### GOAL OF THE EXERCISE
Report the total number of lines that include the string "scene", without any other text.

### PROVIDED MATERIAL
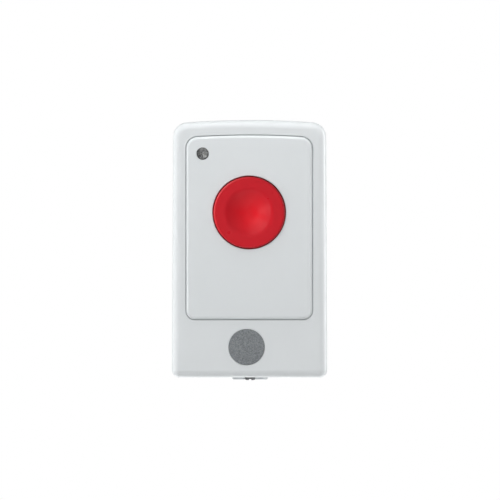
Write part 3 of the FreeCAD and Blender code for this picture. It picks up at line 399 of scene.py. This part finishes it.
# lead frame: a post with a reflector cup, and a plain post
lead_low, lead_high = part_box("led_leads")
lead_foot, lead_top = -lead_high.y / MM, -lead_low.y / MM
bm = bmesh.new()
cup_x, cup_z = lamp_x + 0.42, lamp_z - 0.3
count = 32
rings(bm, [
    squarish(lamp_x + 0.635, lamp_z, 0.23, 0.23, lead_foot, count),
    squarish(lamp_x + 0.635, lamp_z, 0.23, 0.23, lead_top - 1.35, count),
    squarish(cup_x, cup_z, 0.44, 0.42, lead_top - 0.85, count),
    squarish(cup_x, cup_z, 0.48, 0.45, lead_top - 0.06, count),
    squarish(cup_x, cup_z, 0.45, 0.42, lead_top, count),
    circle(cup_x, cup_z, 0.38, lead_top, count),
    circle(cup_x, cup_z, 0.35, lead_top - 0.04, count),
    circle(cup_x, cup_z, 0.22, lead_top - 0.34, count),
    circle(cup_x, cup_z, 0.0, lead_top - 0.34, count),
])
post_x = lamp_x - 0.635
rings(bm, [
    squarish(post_x, lamp_z, 0.23, 0.23, lead_foot, count),
    squarish(post_x, lamp_z, 0.23, 0.23, lead_top - 1.1, count),
    squarish(post_x + 0.12, lamp_z, 0.38, 0.42, lead_top - 0.85, count),
    squarish(post_x + 0.12, lamp_z, 0.38, 0.5, lead_top - 0.62, count),
    squarish(post_x + 0.12, lamp_z, 0.34, 0.46, lead_top - 0.58, count),
])
lead_frame = add_piece("lamp_lead_frame", bm, FINISH["tinned_copper"], stands_for=("led_leads",))
round_off(lead_frame, 0.03)

# the die in the cup, and the wire bonded from it to the post
bm = bmesh.new()
rings(bm, [
    squarish(cup_x, cup_z, 0.24, 0.24, lead_top - 0.35, 16, 12.0),
    squarish(cup_x, cup_z, 0.24, 0.24, lead_top - 0.12, 16, 12.0),
    squarish(cup_x, cup_z, 0.22, 0.22, lead_top - 0.08, 16, 12.0),
    circle(cup_x, cup_z, 0.08, lead_top - 0.08, 16),
    circle(cup_x, cup_z, 0.0, lead_top - 0.075, 16),
])
add_piece("lamp_die", bm, FINISH["chip_black"])

arch = bpy.data.curves.new("lamp_bond_wire", "CURVE")
arch.dimensions = "3D"
arch.bevel_depth = 0.022 * MM
arch.bevel_resolution = 3
arch.resolution_u = 10
run = arch.splines.new("NURBS")
way = [
    (cup_x, lead_top - 0.075, cup_z),
    (cup_x - 0.02, lead_top + 0.12, cup_z),
    (cup_x - 0.3, lead_top + 0.3, cup_z + 0.1),
    (cup_x - 0.75, lead_top + 0.05, lamp_z),
    (post_x + 0.1, lead_top - 0.575, lamp_z),
]
run.points.add(len(way) - 1)
for point, (x, depth, z) in zip(run.points, way):
    point.co = (x * MM, -depth * MM, z * MM, 1.0)
run.order_u = 3
run.use_endpoint_u = True
arch.materials.append(FINISH["tinned_copper"])
wire = bpy.data.objects.new("lamp_bond_wire", arch)
scene.collection.objects.link(wire)
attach(wire, "root")


# ---------------------------------------------------------------- light, floor and camera

def floor():
    """A plain pale floor below the object, which fades to the white surround away from it."""
    mesh = bpy.data.meshes.new("floor")
    bm = bmesh.new()
    z = -0.16
    columns = [[bm.verts.new((x, y, z)) for y in np.linspace(-3.0, 1.5, 4)] for x in np.linspace(-3.0, 3.0, 4)]
    for a, b in zip(columns, columns[1:]):
        for i in range(3):
            bm.faces.new((a[i], b[i], b[i + 1], a[i + 1]))
    bm.to_mesh(mesh)
    bm.free()
    made = bpy.data.objects.new("floor", mesh)
    scene.collection.objects.link(made)
    g = Graph("floor_paper")
    fibre = g.noise(700.0, 3.0, 0.6)
    base = g.mix(g.spread(fibre, 0.0, 1.0, 0.3, 0.7), (0.80, 0.80, 0.80), (0.83, 0.83, 0.83))
    g.shader(base, 0.75, g.bump(fibre, 0.00004))
    paper = g.out.inputs["Surface"].links[0].from_socket
    length = g.add("ShaderNodeVectorMath", operation="LENGTH")
    g.put(length.inputs[0], g.coords)
    path = g.add("ShaderNodeLightPath")
    dim = g.add("ShaderNodeMixShader")
    g.put(dim.inputs[0], g.math("MULTIPLY", path.outputs["Is Glossy Ray"], 0.75))
    g.put(dim.inputs[1], paper)
    paper = dim.outputs[0]
    glow = g.add("ShaderNodeEmission")
    glow.inputs["Strength"].default_value = 1.0
    blend = g.add("ShaderNodeMixShader")
    seen = path.outputs["Is Camera Ray"]
    g.put(blend.inputs[0], g.math("MULTIPLY", g.spread(length.outputs["Value"], 0.0, 1.0, 0.35, 1.1), seen))
    g.put(blend.inputs[1], paper)
    g.put(blend.inputs[2], glow.outputs[0])
    g.put(g.out.inputs["Surface"], blend.outputs[0])
    mesh.materials.append(g.mat)
    return made


ground = floor()


def softbox(name, azimuth, elevation, power, group, away=0.6):
    """A square soft light that looks at the object. Azimuth 0 is straight in front and turns to the right."""
    a, e = math.radians(azimuth), math.radians(elevation)
    way = Vector((math.sin(a) * math.cos(e), -math.cos(a) * math.cos(e), math.sin(e)))
    return panel_light(name, way * away, (0, 0, 0), 0.35, 0.35, power, group)


def panel_light(name, place, target, wide, high, power, group):
    data = bpy.data.lights.new(name, "AREA")
    data.shape = "RECTANGLE"
    data.size, data.size_y = wide, high
    data.energy = power
    lamp = bpy.data.objects.new(name, data)
    lamp.location = place
    lamp.rotation_euler = (Vector(target) - Vector(place)).to_track_quat("-Z", "Y").to_euler()
    lamp.visible_camera = False
    scene.collection.objects.link(lamp)
    lamp.light_linking.receiver_collection = group
    return lamp


def lit_group(name, state, *members):
    """What a light is kept to (INCLUDE) or kept off (EXCLUDE)."""
    group = bpy.data.collections.new(name)
    for member in members:
        group.objects.link(member)
    for entry in group.collection_objects:
        entry.light_linking.link_state = state
    return group


def surround(sides):
    """White all round for the camera. The light it gives comes from both sides and is weaker in reflections."""
    world = bpy.data.worlds.new("studio")
    scene.world = world
    world.use_nodes = True
    tree = world.node_tree
    tree.nodes.clear()

    def math_node(operation, a, b=0.0):
        node = tree.nodes.new("ShaderNodeMath")
        node.operation = operation
        for socket, value in zip(node.inputs, (a, b)):
            if isinstance(value, bpy.types.NodeSocket):
                tree.links.new(value, socket)
            else:
                socket.default_value = value
        return node.outputs[0]

    way = tree.nodes.new("ShaderNodeTexCoord").outputs["Generated"]
    parts = tree.nodes.new("ShaderNodeSeparateXYZ")
    tree.links.new(way, parts.inputs[0])
    level = math_node("MULTIPLY", math_node("POWER", math_node("ABSOLUTE", parts.outputs[0]), 6.0), sides)
    path = tree.nodes.new("ShaderNodeLightPath").outputs
    level = math_node("MULTIPLY", level, math_node("SUBTRACT", 1.0, math_node("MULTIPLY", path["Is Glossy Ray"], 0.6)))
    seen = path["Is Camera Ray"]
    strength = math_node("ADD", math_node("MULTIPLY", level, math_node("SUBTRACT", 1.0, seen)), seen)
    back = tree.nodes.new("ShaderNodeBackground")
    back.inputs["Color"].default_value = (1, 1, 1, 1)
    tree.links.new(strength, back.inputs["Strength"])
    out = tree.nodes.new("ShaderNodeOutputWorld")
    tree.links.new(back.outputs[0], out.inputs["Surface"])


surround(2.25)

# azimuth, elevation, metres away, watts; the first set lights everything but the button, the second the button
CASE_LIGHTS = [
    (-130, 10, 0.60, 0.70),
    (-120, 0, 0.60, 0.15),
    (-60, 10, 0.60, 0.24),
    (-60, 65, 0.48, 0.35),
    (-80, 0, 0.60, 0.80),
    (0, 25, 0.48, 0.54),
    (0, 65, 0.48, 0.90),
    (60, 65, 0.48, 0.50),
    (120, 0, 0.60, 0.72),
    (130, 10, 0.60, 1.10),
    (180, 45, 0.60, 0.11),
]
BUTTON_LIGHTS = [
    (0, 10, 0.60, 0.14),
    (-20, 35, 0.60, 0.17),
    (20, 35, 0.60, 0.06),
    (-20, 55, 0.60, 0.16),
    (-50, 55, 0.60, 0.12),
    (-55, -10, 0.60, 0.76),
    (-55, 40, 0.60, 1.20),
    (-70, 25, 0.60, 0.62),
    (30, 25, 0.60, 0.06),
]
button = nodes["panic_button"]
case_lit, button_lit = lit_group("case_lit", "EXCLUDE", button), lit_group("button_lit", "INCLUDE", button)
case_only = lit_group("case_only", "EXCLUDE", button, ground)
for kind, group, table in (("case", case_lit, CASE_LIGHTS), ("button", button_lit, BUTTON_LIGHTS)):
    for azimuth, elevation, away, power in table:
        # a light that stands down on the floor would draw a hard line across it
        low = group is case_lit and elevation < 15
        softbox(f"{kind}_{azimuth}_{elevation}", azimuth, elevation, power, case_only if low else group, away)
# the pale ground behind the foot, which brightens its lower edge
panel_light("foot", (0, 0.09, -0.13), (0, -0.01, -0.044), 0.25, 0.12, 0.18, case_only)
# an even light on the floor alone, which throws it back up at the object
panel_light("ground", (0, -0.001, 1.0), (0, 0, -0.16), 1.6, 1.6, 5.8, lit_group("ground_lit", "INCLUDE", ground))


PIXEL = 0.000341
AWAY = 2.0
LENS = 36.0 * AWAY / (500 * PIXEL)
ASIDE = 0.02
camera = bpy.data.objects.new("camera", bpy.data.cameras.new("camera"))
camera.data.lens = LENS
camera.data.sensor_width = 36.0
camera.data.clip_start, camera.data.clip_end = 0.05, 20.0
aim = Vector((0.8 * PIXEL, -0.0216, -1.0 * PIXEL))
camera.location = aim + Vector((ASIDE, -AWAY, 0.0))
camera.rotation_euler = (math.radians(90), 0, math.atan2(ASIDE, AWAY))
scene.collection.objects.link(camera)
scene.camera = camera
scene.view_settings.view_transform = "Standard"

### EXPECTED ANSWER
8